* _Dataset records_:
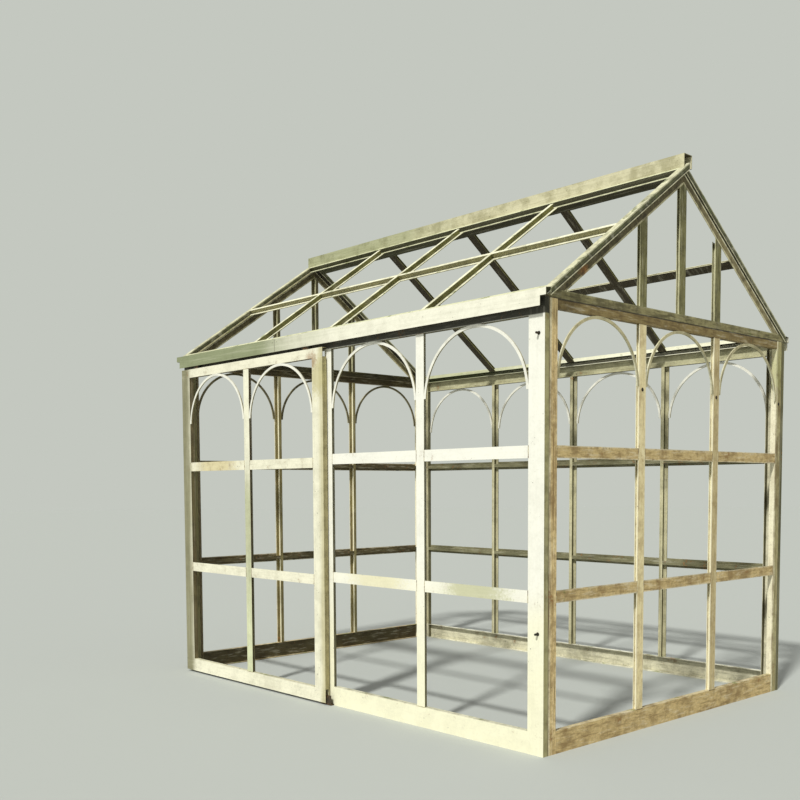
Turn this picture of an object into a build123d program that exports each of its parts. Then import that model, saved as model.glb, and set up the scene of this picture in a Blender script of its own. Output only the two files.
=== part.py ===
from build123d import *

import os
from math import cos, radians, sin, tan

# An old metal greenhouse frame: four wall panels, two gable peaks and two roof slopes, all made of
# folded channel and capped glazing bars, with a row of arched heads round the top. Half of the front
# is a leaf that hangs from a rail behind the eave fascia and slides sideways. It carries no panes.
# Millimetres. X runs along the front wall, the front faces -Y, Z is up, and the origin is on the
# ground at the middle of the plan.

# Walls
wall_length = 3430.0
wall_width = 2450.0
wall_height = 2300.0
wall_depth = 34.0
plate = 3.0

# Glazing bars: a wide outer flange, a web and a narrow inner cap
bar_flange = 64.0
bar_cap = 27.0
bar_plate = 4.0

# Frame members of the panels
corner_post_face = 104.0
gable_post_face = 65.0
foot_rail_height = 118.0
wall_head_height = 80.0
gable_head_height = 48.0
lower_rail_share = 0.352
middle_rail_share = 0.671
long_bays = 4
gable_bays = 3

# Arched heads
arch_bar = 16.0
arch_thickness = 8.0
arch_seat = 1.5
arch_foot_rise = 16.0

# Roof
roof_pitch = 34.7
roof_depth = 34.0
front_verge_overhang = 38.0
back_verge_overhang = 8.0
verge_face = 46.0
eave_overhang = 40.0
eave_band_height = 36.0
eave_top_face = 30.0
ridge_gap = 1.0
purlin_share = 0.5
fascia_height = 48.0

# Ridge cap
ridge_cap_width = 80.0
ridge_cap_leg = 75.0
ridge_cap_overhang = 26.0

# Gable peaks
peak_base_height = 46.0
peak_slope_face = 57.0
peak_joint = 2.0

# Sliding leaf
leaf_width = 1675.0
leaf_depth = 33.0
leaf_gap = 9.0
leaf_inset = 35.0
leaf_bottom = 14.0
leaf_head_drop = 68.0
leaf_rail_drop = 20.0
centre_post_ahead = 5.0
leaf_post_face = 105.0
leaf_head_height = 60.0
leaf_foot_height = 88.0
leaf_bays = 2

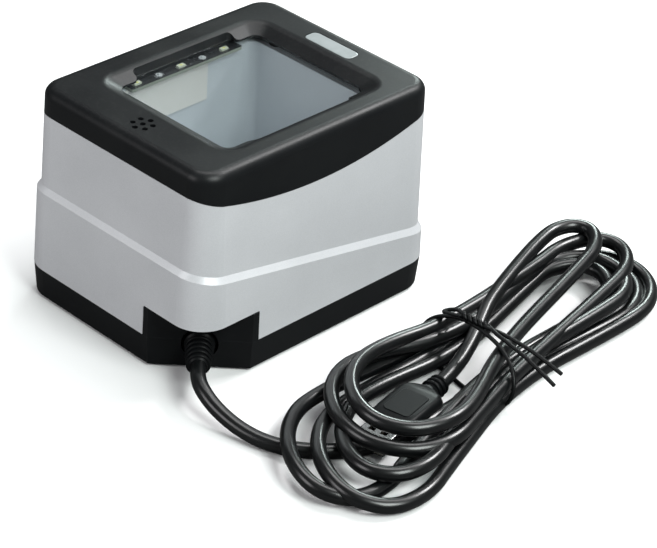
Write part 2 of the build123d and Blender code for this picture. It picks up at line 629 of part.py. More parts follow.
def lead_radii(points):
    """Radius of each arc of the lead: 0.45 of the shorter run over the half turn's tangent."""
    radii = []
    for before, here, after in zip(points, points[1:], points[2:]):
        run_in, run_out = Vector(*here) - Vector(*before), Vector(*after) - Vector(*here)
        half_turn = radians(run_in.get_angle(run_out)) / 2
        radii.append(0.45 * min(run_in.length, run_out.length) / tan(half_turn))
    return radii


radii = lead_radii(LEAD)
with BuildPart() as cable_lead:
    with BuildLine() as lead_path:
        FilletPolyline(*LEAD, radius=radii)
    with BuildSketch(Plane(origin=lead_path.wire() @ 0, z_dir=lead_path.wire() % 0)):
        Circle(CABLE_D / 2)
    sweep(path=lead_path.wire())
lead_length = lead_path.wire().length
print("lead radii", [round(r, 1) for r in radii], "length", round(lead_length, 1))
print("lead volume over section times length", cable_lead.part.volume / (lead_length * pi * CABLE_D**2 / 4))
save(cable_lead.part, "cable_lead")

# ---------------------------------------------------------------- plug
turn = radians(PLUG_TURN)
PLUG_PLANE = Plane(origin=PLUG_START, x_dir=(cos(turn), sin(turn), 0), z_dir=(sin(turn), -cos(turn), 0))
with BuildPart() as plug_overmould:
    with BuildSketch(PLUG_PLANE):
        Circle(NECK_R)
    extrude(amount=NECK)
    for rib in range(3):
        with BuildSketch(PLUG_PLANE.offset(1.5 + rib * 2.4)):
            Circle(NECK_R + 0.5)
            Circle(NECK_R - 0.5, mode=Mode.SUBTRACT)
        extrude(amount=0.9, mode=Mode.SUBTRACT)
    with BuildSketch(PLUG_PLANE.offset(NECK)):
        RectangleRounded(GRIP_W - 3, GRIP_H - 1, 2.5)
    with BuildSketch(PLUG_PLANE.offset(NECK + 3)):
        RectangleRounded(GRIP_W, GRIP_H, 2.0)
    loft()
    with BuildSketch(PLUG_PLANE.offset(NECK + 3)):
        RectangleRounded(GRIP_W, GRIP_H, 2.0)
    extrude(amount=GRIP - 3)
save(plug_overmould.part, "plug_overmould")

with BuildPart() as plug_shell:
    with BuildSketch(PLUG_PLANE.offset(NECK + GRIP)):
        RectangleRounded(SHELL_W, SHELL_H, 0.5)
        Rectangle(SHELL_W - 2 * SHELL_WALL, SHELL_H - 2 * SHELL_WALL, mode=Mode.SUBTRACT)
    extrude(amount=SHELL)
save(plug_shell.part, "plug_shell")

with BuildPart() as plug_insulator:
    with BuildSketch(PLUG_PLANE.offset(NECK + GRIP)):
        with Locations((0, -1.0)):
            Rectangle(SHELL_W - 2 * SHELL_WALL, 1.9)
    extrude(amount=SHELL - 0.5)
save(plug_insulator.part, "plug_insulator")

with BuildPart() as plug_contacts:
    with BuildSketch(PLUG_PLANE.offset(NECK + GRIP + 1)):
        with Locations((0, 0.05)):
            with GridLocations(2.3, 1, 4, 1):
                Rectangle(1.0, 0.2)
    extrude(amount=8)
save(plug_contacts.part, "plug_contacts")

# ---------------------------------------------------------------- wire tie and hank
WAIST, WAIST_R = (94.0, 27.0), 21.0
FOOT, FOOT_R = (102.5, -37.0), 31.0
HEAD, HEAD_R = (93.5, 84.0), 30.0
TIE_PLANE = Plane(origin=(*WAIST, 0), x_dir=(1, -0.12, 0), z_dir=(0.12, 1, 0))
with BuildPart() as twist_tie:
    with BuildSketch(TIE_PLANE):
        with Locations((0, -HANK_H / 2 - TIE / 2)):
            RectangleRounded(2 * (WAIST_R + TIE), HANK_H + TIE, 5)
            RectangleRounded(2 * WAIST_R, HANK_H - TIE, 4, mode=Mode.SUBTRACT)
    extrude(amount=TIE_W / 2, both=True)
save(twist_tie.part, "twist_tie")

# outer shape of the tied turns: two lobes that meet at the tie, each open in the middle
with BuildPart() as cable_hank:
    for centre, radius in ((FOOT, FOOT_R), (HEAD, HEAD_R)):
        with BuildSketch():
            with Locations(centre):
                Circle(radius)
            with Locations(WAIST):
                Circle(WAIST_R)
            make_hull()
        extrude(amount=HANK_H)
    fillet(faces().sort_by(Axis.Z)[-1].edges(), 4)
    for wide_end, wide_r, narrow_end, narrow_r in (
        ((100.0, -26.0), 15.0, (94.0, 8.0), 5.5),
        ((93.0, 82.0), 12.0, (93.0, 58.0), 5.0),
    ):
        with BuildSketch():
            with Locations(wide_end):
                Circle(wide_r)
            with Locations(narrow_end):
                Circle(narrow_r)
            make_hull()
        extrude(amount=2 * HANK_H, mode=Mode.SUBTRACT)
    for neighbour in (cable_lead, twist_tie, plug_overmould, plug_shell, plug_insulator):
        add(neighbour.part, mode=Mode.SUBTRACT)
save(cable_hank.part, "cable_hank")
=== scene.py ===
"""Looks of a desktop barcode scanner with its cable tied in a hank.

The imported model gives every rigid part; this file adds the cable, its plug and tie, the screws, the
light parts under the window and every finish. Lengths are metres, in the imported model's frame.
"""

import json
import logging
import math
from dataclasses import dataclass
from enum import Enum
from typing import Callable, Sequence

import bmesh
import bpy
from mathutils import Matrix, Vector


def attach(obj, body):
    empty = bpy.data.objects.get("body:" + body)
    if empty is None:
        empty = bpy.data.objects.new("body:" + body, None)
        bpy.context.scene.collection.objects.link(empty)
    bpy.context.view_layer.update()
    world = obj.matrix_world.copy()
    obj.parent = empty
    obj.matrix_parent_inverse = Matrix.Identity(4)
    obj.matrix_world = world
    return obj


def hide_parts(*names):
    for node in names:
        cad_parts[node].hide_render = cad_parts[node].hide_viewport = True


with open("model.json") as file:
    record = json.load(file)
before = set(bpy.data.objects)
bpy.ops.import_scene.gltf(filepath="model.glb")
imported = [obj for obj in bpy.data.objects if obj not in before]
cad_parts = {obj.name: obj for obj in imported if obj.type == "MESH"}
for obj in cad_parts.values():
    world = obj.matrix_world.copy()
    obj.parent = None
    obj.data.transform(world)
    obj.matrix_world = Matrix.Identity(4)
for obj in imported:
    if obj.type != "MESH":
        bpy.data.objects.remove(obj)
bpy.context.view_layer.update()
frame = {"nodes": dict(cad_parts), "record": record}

MM = 0.001
WELD, PACKED_WELD = 1e-7, 1e-6
LINE_STEPS = (6, 10)  # round a quarter of a line, and along it between two points
ORIGIN = (0.0, 0.0, 0.0)
BODY = "root"
Point = tuple[float, float, float]
Colour = tuple[float, float, float]
Socket = bpy.types.NodeSocket
Material = bpy.types.Material
Piece = bpy.types.Object
Shape = bmesh.types.BMesh
log = logging.getLogger("scanner")


# ------------------------------------------------------------------ shader graphs
class Graph:
    """A node tree with short calls for adding nodes and joining them."""

    def __init__(self, tree: bpy.types.NodeTree) -> None:
        """Keeps the tree that nodes are added to."""
        self.tree = tree

    def add(self, kind: str, inputs: dict | None = None, **properties: object) -> bpy.types.Node:
        """Adds one node.

        Args:
            kind: Blender's name of the node type.
            inputs: Socket name or index to a value, or to an output socket to join.
            properties: The node's own settings.

        Returns:
            The new node.
        """
        node = self.tree.nodes.new(kind)
        for name, value in properties.items():
            setattr(node, name, value)
        return self._fill(node, inputs or {})

    def _fill(self, node: bpy.types.Node, inputs: dict) -> bpy.types.Node:
        """Sets a node's inputs, or joins them to the sockets given.

        Args:
            node: The node.
            inputs: Socket name or index to a value, or to an output socket.

        Returns:
            The node.
        """
        for key, value in inputs.items():
            if isinstance(value, Socket):
                self.tree.links.new(value, node.inputs[key])
            else:
                node.inputs[key].default_value = value
        return node

    def math(self, operation: str, a: object, b: object = 0.0, clamp: bool = False) -> Socket:
        """Output of one Math node."""
        return self.add("ShaderNodeMath", {0: a, 1: b}, operation=operation, use_clamp=clamp).outputs[0]

    def span(
        self, value: object, low: float, high: float, to_low: object = 0.0, to_high: object = 1.0,
    ) -> Socket:
        """Output of a Map Range node, clamped."""
        sizes = {"Value": value, "From Min": low, "From Max": high, "To Min": to_low, "To Max": to_high}
        return self.add("ShaderNodeMapRange", sizes).outputs[0]

    def blend(self, share: object, first: object, second: object) -> Socket:
        """Colour that goes from the first to the second as the share grows.

        Args:
            share: From 0 to 1.
            first: Colour or socket at 0.
            second: Colour or socket at 1.

        Returns:
            The mixed colour.
        """
        first, second = ((*end, 1.0) if isinstance(end, tuple) else end for end in (first, second))
        node = self.add("ShaderNodeMix", data_type="RGBA")
        return self._fill(node, {0: share, 6: first, 7: second}).outputs[2]

    def object_place(self) -> Socket:
        """Place on the piece, in metres."""
        return self.add("ShaderNodeTexCoord").outputs["Object"]

    def upward(self) -> Socket:
        """How far the surface faces up: its normal's Z."""
        normal = self.add("ShaderNodeNewGeometry").outputs["Normal"]
        return self.add("ShaderNodeSeparateXYZ", {0: normal}).outputs["Z"]

    def group(self, tree: bpy.types.NodeTree, **inputs: object) -> bpy.types.Node:
        """Places a node group and sets its inputs; an underscore stands for a space."""
        node = self.add("ShaderNodeGroup", node_tree=tree)
        return self._fill(node, {name.replace("_", " "): value for name, value in inputs.items()})


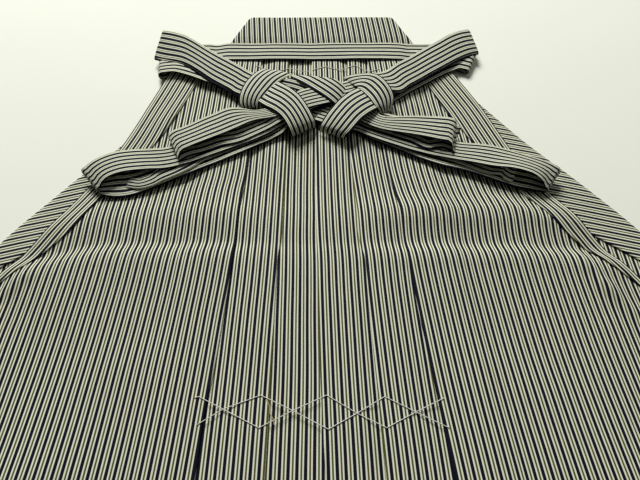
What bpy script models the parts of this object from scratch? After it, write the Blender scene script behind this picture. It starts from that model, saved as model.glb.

* _Task details_:
Copy, please, every line from the start of the entries down to the line that holds "from math import cos, radians, sin, tan", with both of those lines included and no others.

* _Output_:
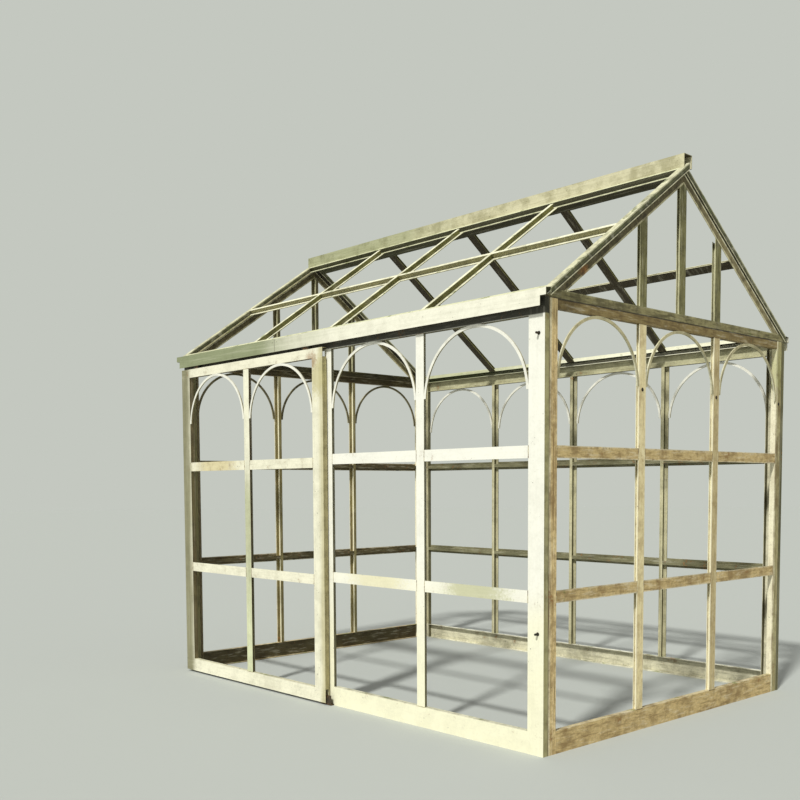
Turn this picture of an object into a build123d program that exports each of its parts. Then import that model, saved as model.glb, and set up the scene of this picture in a Blender script of its own. Output only the two files.
=== part.py ===
from build123d import *

import os
from math import cos, radians, sin, tan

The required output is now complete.